Wednesday, January 31, 2007

15 Working Days

The reason this blog came to be is because of a friend of mine who died. I’m not at liberty to go into much detail about the situation at this time, because I’ve filed a grievance against Oregon Advocacy Center, and don’t want to give them an out. OAC is the federally funded “Protection and Advocacy” entity in our state that is charged with ensuring that people with disabilities rights are provided for. What I will say, is that something inside told me that I needed to become more involved in the struggle than ever before, and immerse myself in the disability community. I have done that. The blogs I’ve spent time in and the people who have shared with me thus far have been a godsend during this difficult time. I’m sticking around.
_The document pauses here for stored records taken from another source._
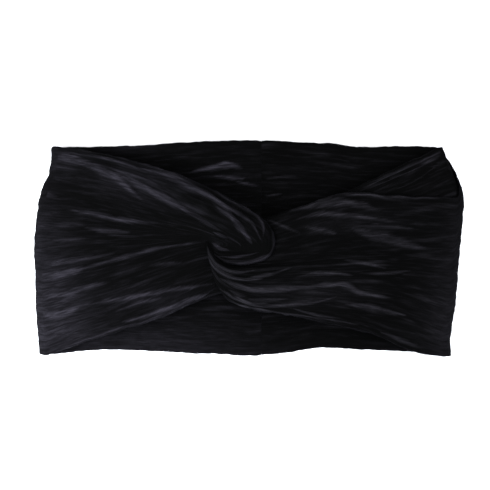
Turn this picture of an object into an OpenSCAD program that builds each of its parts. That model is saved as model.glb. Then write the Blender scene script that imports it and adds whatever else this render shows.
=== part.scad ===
// Wide twist headband in crushed velvet, lying flat with its knot upwards.
// Two velvet strips are each folded double around the other at the front, which makes the knot.
// Their four ends meet in one seam at the centre back, so the band is a loop two layers thick.
// Units are millimetres. X runs along the band, Y across it, and Z upwards. The origin is
// under the middle of the band, on the surface that it lies on.

/* [Band] */
// Length of the flattened loop, from its left fold to its right fold
band_len = 240; // [200:5:280]
// Height of the band, from its bottom edge to its top edge
band_h = 120; // [90:5:140]
// Thickness of one layer of velvet, with its pile
cloth_t = 1.2; // [0.9:0.1:1.5]
// Clear height inside the flattened loop
loop_gap = 5; // [4.8:0.2:8]

/* [Knot] */
// Half the length of the knot, which stays level as the loop opens
knot_half = 25; // [20:1:30]
// Height of the knot above the underside of the front
knot_h = 11.6; // [10:0.2:15]
// Height of the gathered front where it enters the knot, above the underside of the front
gather_h = 6.4; // [5:0.2:8]
// Share of the gathered height that the rear layer takes
rear_share = 0.45; // [0.3:0.05:0.6]

/* [Seam] */
// Place of the centre-back seam along the band
seam_x = 7; // [-8:1:12]
// Width of the raw ends that are folded inside the seam
allowance_w = 12; // [8:1:16]
// Thickness of the pressed raw ends
allowance_t = 0.6; // [0.4:0.1:0.8]
// Radius of the sewing thread
thread_r = 0.22; // [0.15:0.01:0.3]
// Distance from one stitch to the next
stitch_pitch = 3.4; // [2.5:0.1:4.5]

/* [Colours] */
// Colour of the left strip
left_colour = "#26262e"; // [#26262e, #2e2e38]
// Colour of the right strip
right_colour = "#1d1d24"; // [#1d1d24, #26262e]
// Colour of the thread
thread_colour = "#3a3a44"; // [#3a3a44, #55555f]

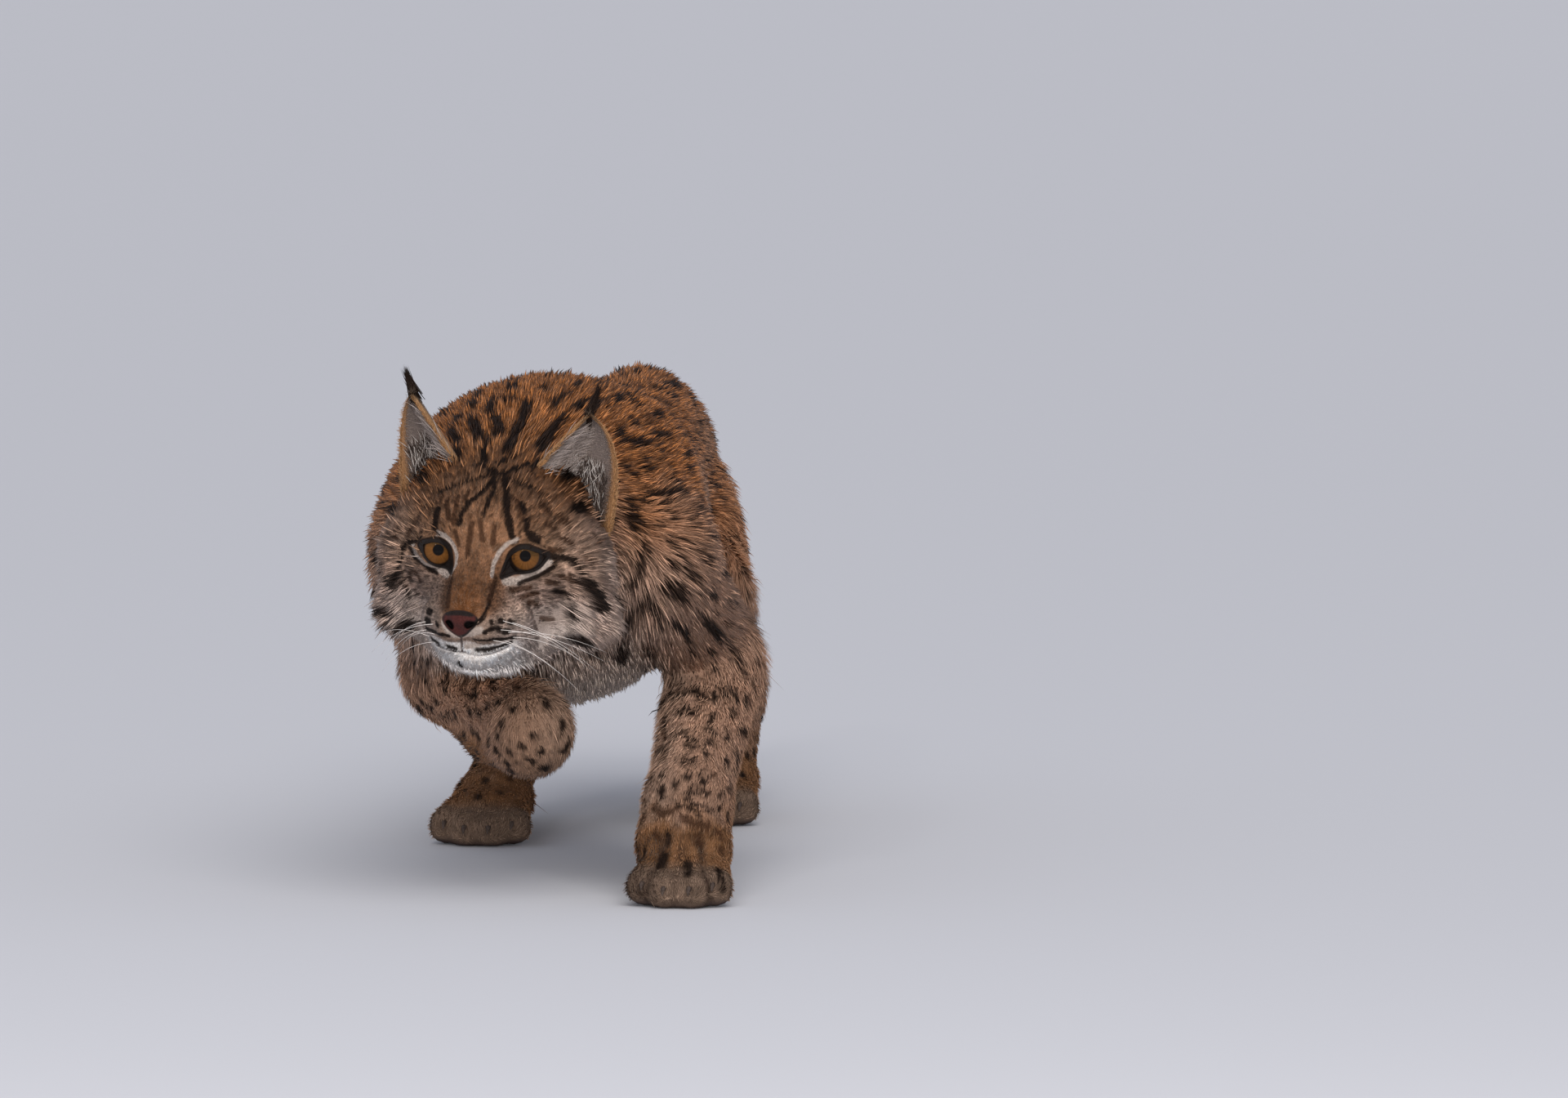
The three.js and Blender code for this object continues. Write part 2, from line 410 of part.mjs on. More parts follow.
let torso = base;
for (const n of LEGS) torso = torso.subtract(sleeves[n][1]);
const notLegs = (m) => LEGS.reduce((a, n) => a.subtract(sleeves[n][1]), m);
const fine = solid(fineHead);
const eyes = [1, -1].map((s) => ball(fromHead([SPEC.eye.at[0] * s, SPEC.eye.at[1], SPEC.eye.at[2]]), SPEC.eye.r));
const sockets = [1, -1].map((s) => ball(fromHead([SPEC.eye.at[0] * s, SPEC.eye.at[1], SPEC.eye.at[2]]), SPEC.eye.r + GAP));
let headSolid = notLegs(fine.intersect(headSide));
const headTrim = solid(swell(fineHead, GAP)).intersect(headSideWide);
for (const s of sockets) headSolid = headSolid.subtract(s);
put("head", headSolid, "face");
const neckTrim = solid(swell(whole, GAP));
for (const s of SPEC.ears) put(s.name, solid(ear(s)).subtract(headTrim).subtract(neckTrim), "ear");
put("eye_left", eyes[0], "eye");
put("eye_right", eyes[1], "eye");
put("neck", torso.intersect(neckFront).subtract(headSideWide), "nape");
put("trunk", torso.subtract(neckFrontWide).subtract(tailBackWide), "coat");
put("tail", torso.intersect(tailBack), "tail");

for (const n of LEGS) {
  const paw = n.replace("leg", "paw"), parts = legParts(n);
  const ends = parts.slice(-4).flatMap((s) => [s.from, s.to]);
  const lo = [0, 1, 2].map((i) => Math.min(...ends.map((p) => p[i])) - 96), hi = [0, 1, 2].map((i) => Math.max(...ends.map((p) => p[i])) + 96);
  const bones = parts.flatMap((s) => [s.from, s.to]);
  const lo2 = [0, 1, 2].map((i) => Math.min(...bones.map((p) => p[i])) - 86), hi2 = [0, 1, 2].map((i) => Math.max(...bones.map((p) => p[i])) + 86);
  const limbBase = solid(netWithin(lo2, hi2, STEP.leg)).intersect(above);
  const detail = solid(netWithin(lo, hi, STEP.paw)).intersect(above);
  const [c, h, tilt] = PAW_BOX[n];
  const cut = box(c, h, tilt), wide = box(c, h.map((x) => x + GAP), tilt);
  put(n, limbBase.intersect(sleeves[n][0]).subtract(wide), "coat");
  put(paw, detail.intersect(sleeves[n][0]).intersect(cut), "paw");
}

// ---------- to millimetres about the middle of the footprint, on the floor ----------
const group = new THREE.Group();
group.name = "eurasian_lynx";
const bounds = new THREE.Box3();
const made = nodes.map(([name, m, colour]) => {
  const mesh = m.getMesh(), src = mesh.vertProperties, np = mesh.numProp, flat = new Float32Array((src.length / np) * 3);
  for (let i = 0; i < src.length / np; i++) for (let k = 0; k < 3; k++) flat[i * 3 + k] = src[i * np + k];
  let g = new THREE.BufferGeometry();
  g.setAttribute("position", new THREE.BufferAttribute(flat, 3));
  g.setIndex(new THREE.BufferAttribute(new Uint32Array(mesh.triVerts), 1));
  g = mergeVertices(g, 1e-4);
  g.computeBoundingBox();
  bounds.union(g.boundingBox);
  return [name, g, colour];
});
export const CENTRE = [(bounds.min.x + bounds.max.x) / 2, (bounds.min.y + bounds.max.y) / 2, bounds.min.z];
for (const [name, g, colour] of made) {
  g.translate(-CENTRE[0], -CENTRE[1], -CENTRE[2]);
  const [c, roughness, metalness] = COLOURS[colour];
  const mesh = new THREE.Mesh(g, new THREE.MeshStandardMaterial({ color: c, roughness, metalness }));
  mesh.name = name;
  group.add(mesh);
}
export default group;
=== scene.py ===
import math
import bpy
import bmesh
import numpy as np
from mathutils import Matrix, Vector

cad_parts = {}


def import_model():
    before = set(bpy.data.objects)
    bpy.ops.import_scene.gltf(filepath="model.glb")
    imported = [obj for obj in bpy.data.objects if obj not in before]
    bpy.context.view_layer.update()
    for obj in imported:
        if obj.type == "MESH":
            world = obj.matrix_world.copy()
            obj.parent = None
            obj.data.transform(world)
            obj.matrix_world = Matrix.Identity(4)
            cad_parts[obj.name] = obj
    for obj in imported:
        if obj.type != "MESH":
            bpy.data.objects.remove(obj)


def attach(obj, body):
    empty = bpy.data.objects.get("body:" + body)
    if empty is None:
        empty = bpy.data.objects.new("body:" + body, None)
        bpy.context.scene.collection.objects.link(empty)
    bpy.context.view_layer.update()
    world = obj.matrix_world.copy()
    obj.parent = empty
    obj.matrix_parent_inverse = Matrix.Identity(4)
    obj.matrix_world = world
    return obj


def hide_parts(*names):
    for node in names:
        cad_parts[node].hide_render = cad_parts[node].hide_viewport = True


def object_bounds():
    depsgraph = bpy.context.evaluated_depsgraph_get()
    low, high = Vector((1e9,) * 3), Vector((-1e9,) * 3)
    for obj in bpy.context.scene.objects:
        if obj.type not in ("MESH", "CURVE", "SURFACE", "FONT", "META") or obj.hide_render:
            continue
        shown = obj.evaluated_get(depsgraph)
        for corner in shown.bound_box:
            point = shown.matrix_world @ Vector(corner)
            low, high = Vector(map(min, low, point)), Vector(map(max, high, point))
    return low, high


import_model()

CAD_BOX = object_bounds()
CENTRE = np.array([13.031482696533203, 250.81410217285156, 0.0])   # the animal frame's point that stands at the part's origin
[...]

I filed the grievance on my deceased friend’s behalf on 1/10/07 with the understanding that I would hear from the Executive Director within 15 working days. According to my calculations that makes tomorrow day #15. I’d say there’s a 50-50 chance I won’t even hear from the ED by the end of business tomorrow. In their grievance policy it says that if I disagree with the ED’s findings, I can take my grievance to the Board of Directors for further review. These folks know me well enough to realize that is exactly what I will do. They also realize that public opinion within the disability community would back up my assertions 100%. I have lots of evidence that unequivocally supports my position.

The troubling part of all this is that it never had to happen. In the past I’ve told some truths about the way the P&A has made some costly (29 million) mistakes and that has certainly not sat well with them. I had a friend who used to say “The truth will make you sick BEFORE it sets you free”, and I think that’s what caused all this to come down. I believe anger, ego, and vengefulness were the driving factors in some of the decisions that were made in this situation. Of course motive is not what I’m concerned with, it’s about outcome.

Do me a favor… send out some positive vibe-energy-prayer at me. This is a very tough situation even for the brave capTAin. My friend meant a LOT to me, and it’s in her memory that I do what I’m doing.